WHAT YOU HAVE TO DO:
Your task is to extract every line from the material below exactly.

RECORDS FOR THE EXERCISE:
** Begin **

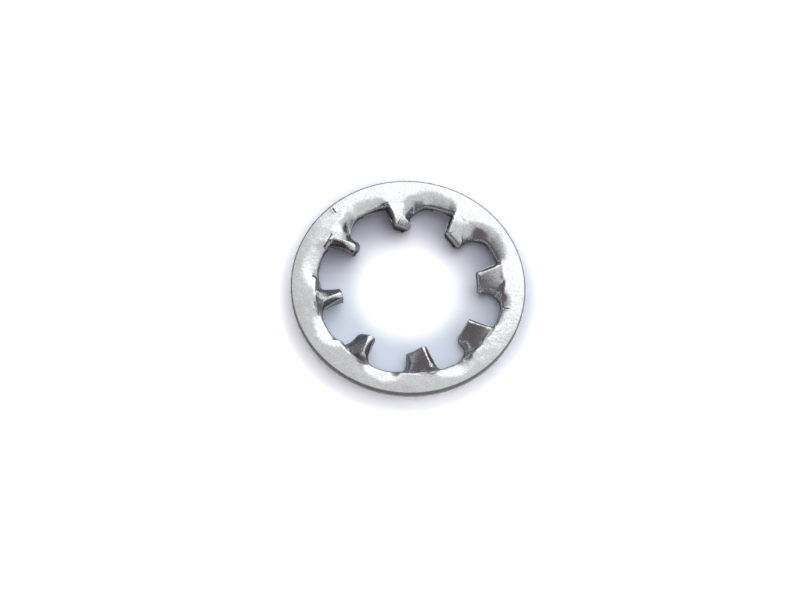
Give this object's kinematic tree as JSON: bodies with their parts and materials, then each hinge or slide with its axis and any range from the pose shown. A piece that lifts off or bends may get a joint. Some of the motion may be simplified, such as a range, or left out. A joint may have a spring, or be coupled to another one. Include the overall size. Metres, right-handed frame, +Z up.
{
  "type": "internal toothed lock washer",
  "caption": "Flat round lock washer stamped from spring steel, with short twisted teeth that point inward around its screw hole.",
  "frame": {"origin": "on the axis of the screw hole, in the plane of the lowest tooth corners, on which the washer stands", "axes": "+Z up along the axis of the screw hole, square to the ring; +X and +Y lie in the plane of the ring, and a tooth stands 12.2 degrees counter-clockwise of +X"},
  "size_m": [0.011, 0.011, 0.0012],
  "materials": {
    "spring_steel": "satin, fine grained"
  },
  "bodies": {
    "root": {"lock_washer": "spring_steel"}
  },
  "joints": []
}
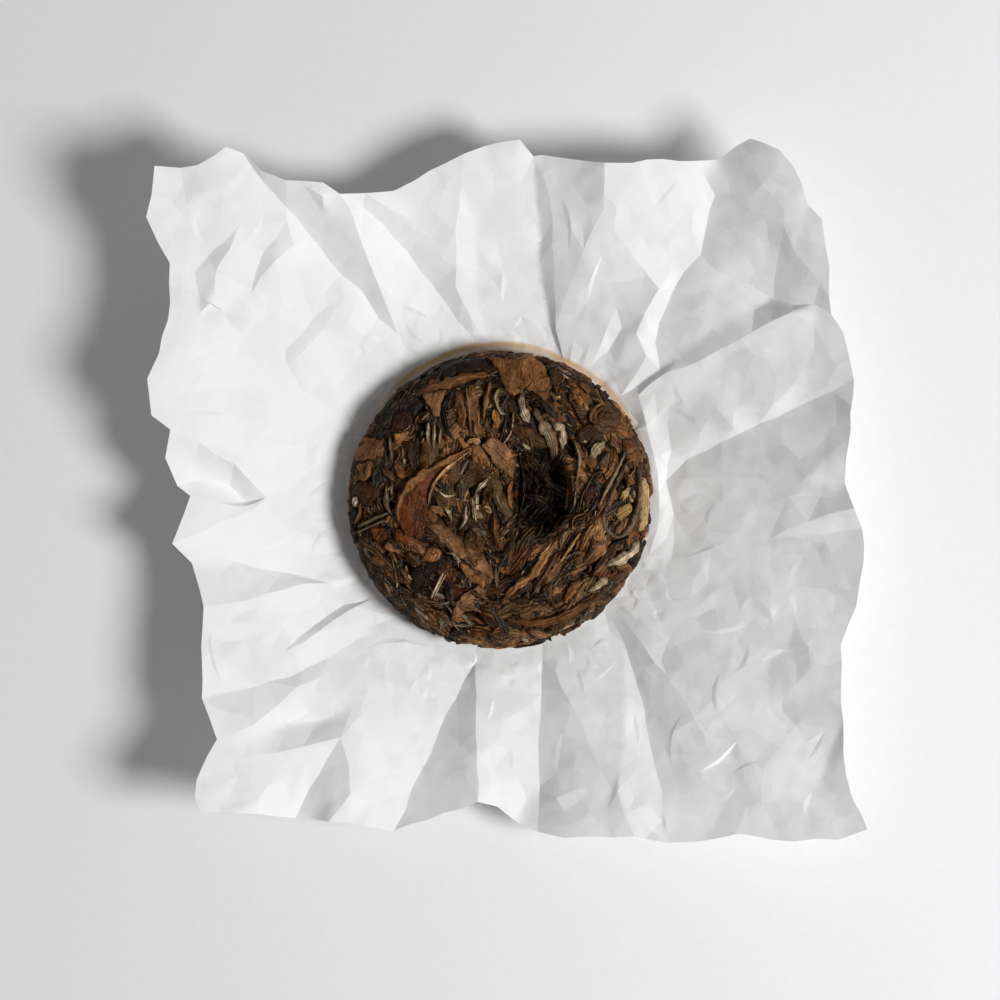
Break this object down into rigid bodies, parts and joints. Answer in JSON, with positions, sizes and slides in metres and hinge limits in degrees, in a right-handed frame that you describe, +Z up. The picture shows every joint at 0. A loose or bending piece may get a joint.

** End **

FULL RESPONSE:
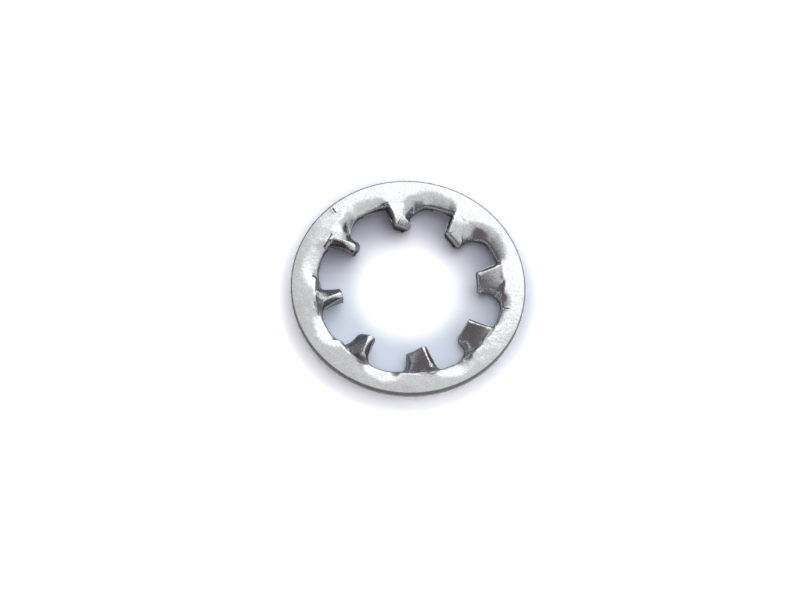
Give this object's kinematic tree as JSON: bodies with their parts and materials, then each hinge or slide with its axis and any range from the pose shown. A piece that lifts off or bends may get a joint. Some of the motion may be simplified, such as a range, or left out. A joint may have a spring, or be coupled to another one. Include the overall size. Metres, right-handed frame, +Z up.
{
  "type": "internal toothed lock washer",
  "caption": "Flat round lock washer stamped from spring steel, with short twisted teeth that point inward around its screw hole.",
  "frame": {"origin": "on the axis of the screw hole, in the plane of the lowest tooth corners, on which the washer stands", "axes": "+Z up along the axis of the screw hole, square to the ring; +X and +Y lie in the plane of the ring, and a tooth stands 12.2 degrees counter-clockwise of +X"},
  "size_m": [0.011, 0.011, 0.0012],
  "materials": {
    "spring_steel": "satin, fine grained"
  },
  "bodies": {
    "root": {"lock_washer": "spring_steel"}
  },
  "joints": []
}
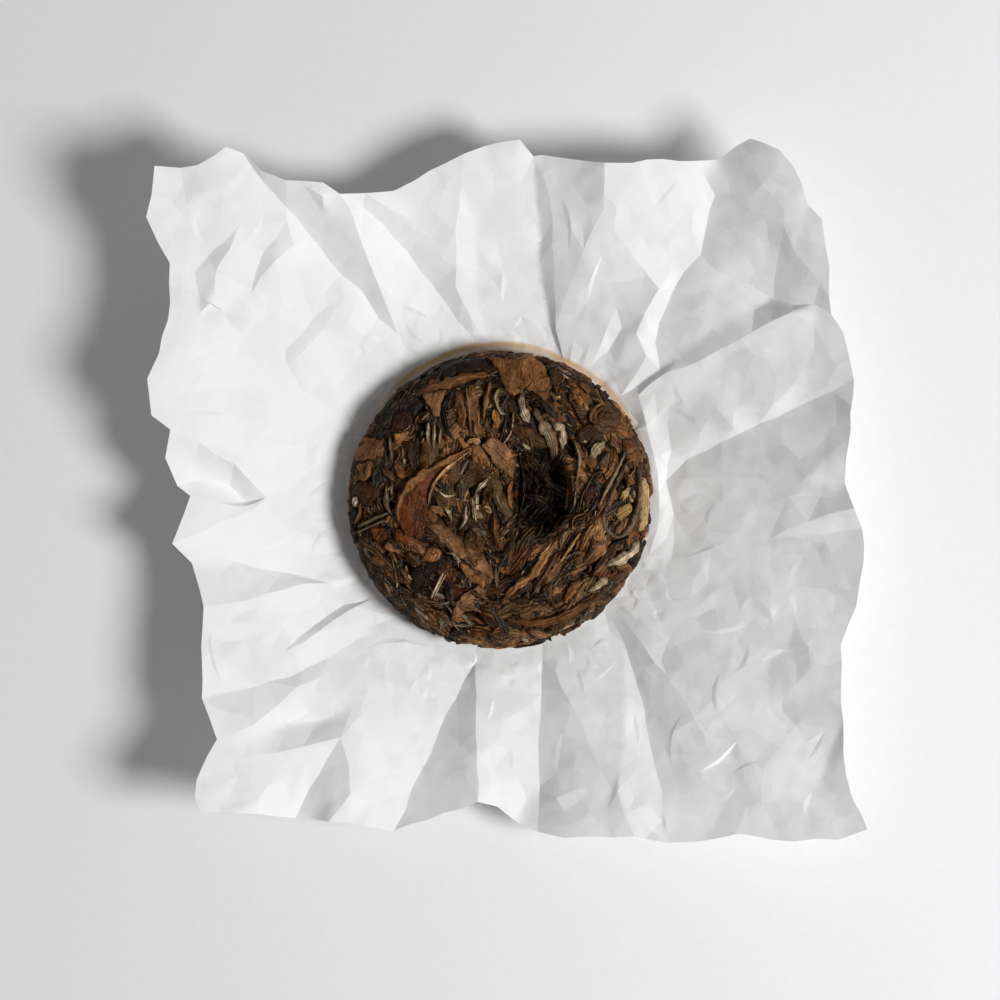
Break this object down into rigid bodies, parts and joints. Answer in JSON, with positions, sizes and slides in metres and hinge limits in degrees, in a right-handed frame that you describe, +Z up. The picture shows every joint at 0. A loose or bending piece may get a joint.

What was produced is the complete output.